17. The method of claim 16, further comprising the step of supplying said one or more semiconductor apparatuses from said second canister while simultaneously performing the step of flowing said liquid chemical containing said gas from said gas treatment unit through said second push line into said second canister.

18. The method of claim 17, further comprising the step of temporarily blocking the flow of the push gas in the second push line while performing the step of flowing said liquid chemical containing said gas from said gas treatment unit through said second push line into said second canister.

19. The method of claim 18, further comprising the step of: switching the supply of the liquid chemical from the second canister to the first canister when the level in the second canister reaches a set value, by flowing push gas through the first push line and into the first canister.

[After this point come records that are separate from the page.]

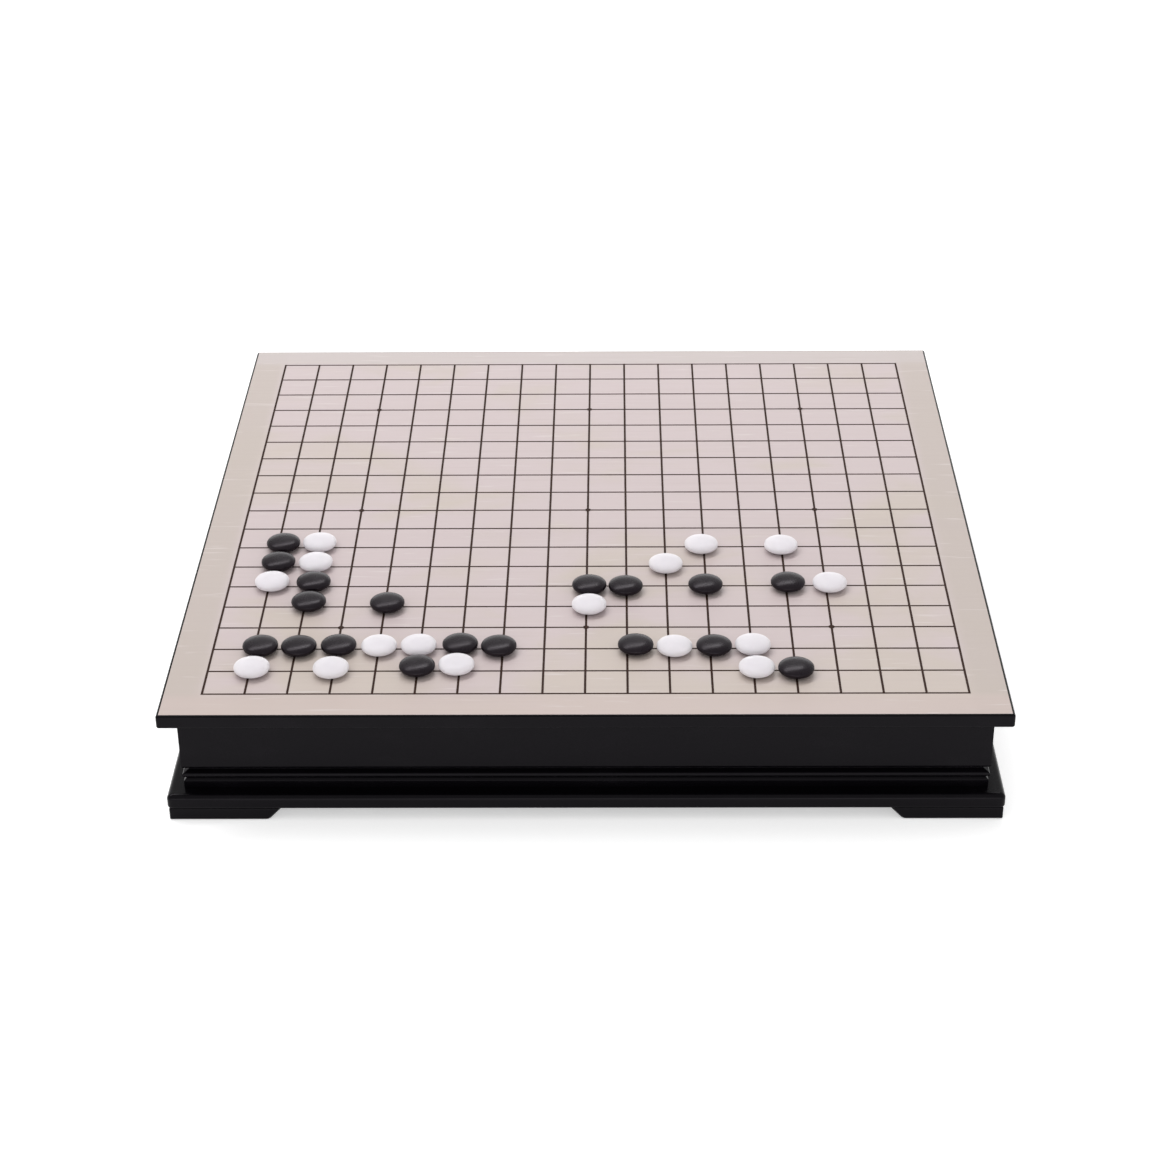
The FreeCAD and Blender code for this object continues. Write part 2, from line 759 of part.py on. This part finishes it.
make_base_plate()
for place, angle in (("front_left", 0), ("front_right", 90), ("back_right", 180), ("back_left", 270)):
    make_foot(f"{place}_foot", angle)
make_dowels()
make_stones("black_stones", BLACK_STONES)
make_stones("white_stones", WHITE_STONES)

doc.recompute()
for thing in doc.Objects:
    if {"Invalid", "Error"} & set(thing.State):
        raise RuntimeError(f"{thing.Label} failed: {thing.State}")
for node in nodes:
    if node.Shape.isNull() or not node.Shape.isValid():
        raise RuntimeError(f"{node.Label} has no valid shape")

os.makedirs(OUT, exist_ok=True)
for node in nodes:
    node.Shape.exportStep(os.path.join(OUT, f"{node.Label}.step"))
print(f"{len(nodes)} sub-parts written")
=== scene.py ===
"""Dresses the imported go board: materials, stones, felts and screws; then floor, lights, camera."""

import math

import bmesh
import bpy
from mathutils import Matrix, Vector, noise


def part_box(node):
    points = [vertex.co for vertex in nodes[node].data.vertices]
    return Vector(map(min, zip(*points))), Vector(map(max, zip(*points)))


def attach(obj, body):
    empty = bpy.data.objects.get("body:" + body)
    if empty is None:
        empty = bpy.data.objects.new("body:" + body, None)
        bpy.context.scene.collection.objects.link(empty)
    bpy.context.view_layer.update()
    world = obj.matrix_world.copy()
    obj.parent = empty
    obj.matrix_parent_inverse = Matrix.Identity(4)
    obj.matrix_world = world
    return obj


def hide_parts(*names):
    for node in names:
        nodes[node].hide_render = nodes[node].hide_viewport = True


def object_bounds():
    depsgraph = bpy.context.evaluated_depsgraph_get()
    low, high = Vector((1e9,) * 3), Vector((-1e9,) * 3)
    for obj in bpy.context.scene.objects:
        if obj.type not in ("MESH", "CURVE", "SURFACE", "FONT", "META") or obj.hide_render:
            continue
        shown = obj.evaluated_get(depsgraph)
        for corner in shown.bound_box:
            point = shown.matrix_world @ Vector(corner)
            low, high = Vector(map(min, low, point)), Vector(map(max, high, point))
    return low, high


MM = 0.001
# Lengths below this count as none.
TINY = 0.001 * MM

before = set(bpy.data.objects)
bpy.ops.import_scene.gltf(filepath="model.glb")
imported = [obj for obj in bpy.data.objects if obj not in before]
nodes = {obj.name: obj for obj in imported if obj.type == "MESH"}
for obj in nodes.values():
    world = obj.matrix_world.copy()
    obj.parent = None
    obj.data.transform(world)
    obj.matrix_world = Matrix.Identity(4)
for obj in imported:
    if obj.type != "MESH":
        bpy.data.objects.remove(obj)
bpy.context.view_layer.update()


# ---- Shader graphs ----


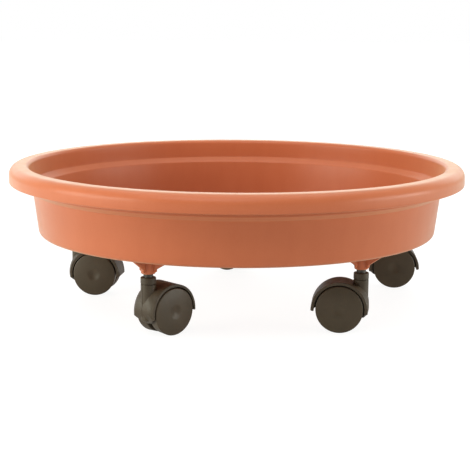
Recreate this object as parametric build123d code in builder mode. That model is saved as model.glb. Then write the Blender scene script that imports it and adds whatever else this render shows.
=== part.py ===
from build123d import *
import math
import os

# Rolling saucer for a plant pot: a round moulded tray on five hooded twin-wheel swivel casters.
# Frame: millimetres, +Z up, origin on the floor under the middle of the tray.

# ---------------------------------------------------------------- driving dimensions
# tray
RIM_R = 206.0            # outside radius of the rolled rim
RIM_TOP_Z = 129.0        # overall height
RIM_SKIRT_Z = 114.1      # lower edge of the rim's skirt
RIM_ROUND = 8.0          # rounding of the rim's outer shoulder
SKIRT_T = 2.8            # skirt thickness
NECK_IN_R = 188.3        # inside radius above the ledge
NECK_OUT_R = 190.9       # outside radius of the neck, inside the skirt
LEDGE_TOP_Z = 111.5      # top of the sloping ledge inside
LEDGE_BOT_Z = 107.0      # foot of the sloping ledge inside
STEP_TOP_Z = 109.7       # top of the matching step outside
STEP_BOT_Z = 105.5       # foot of the matching step outside
WALL_IN_TOP_R = 182.4    # inside radius of the wall just under the ledge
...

20. The method of claim 19, further comprising the step of: flowing push gas into the second canister to flow liquid chemical present in the second canister through the gas processing unit and into the first canister while the first canister continues to supply the one or more semiconductor apparatuses until the second canister is exhausted.

21. The method of claim 20, further comprising the steps of: terminating the flow of the push gas to the second canister; flowing the push gas to the first canister; and replacing the exhausted second canister while continuing to flow push gas into the first canister to flow liquid chemical present in the first canister to the one or more semiconductor apparatuses.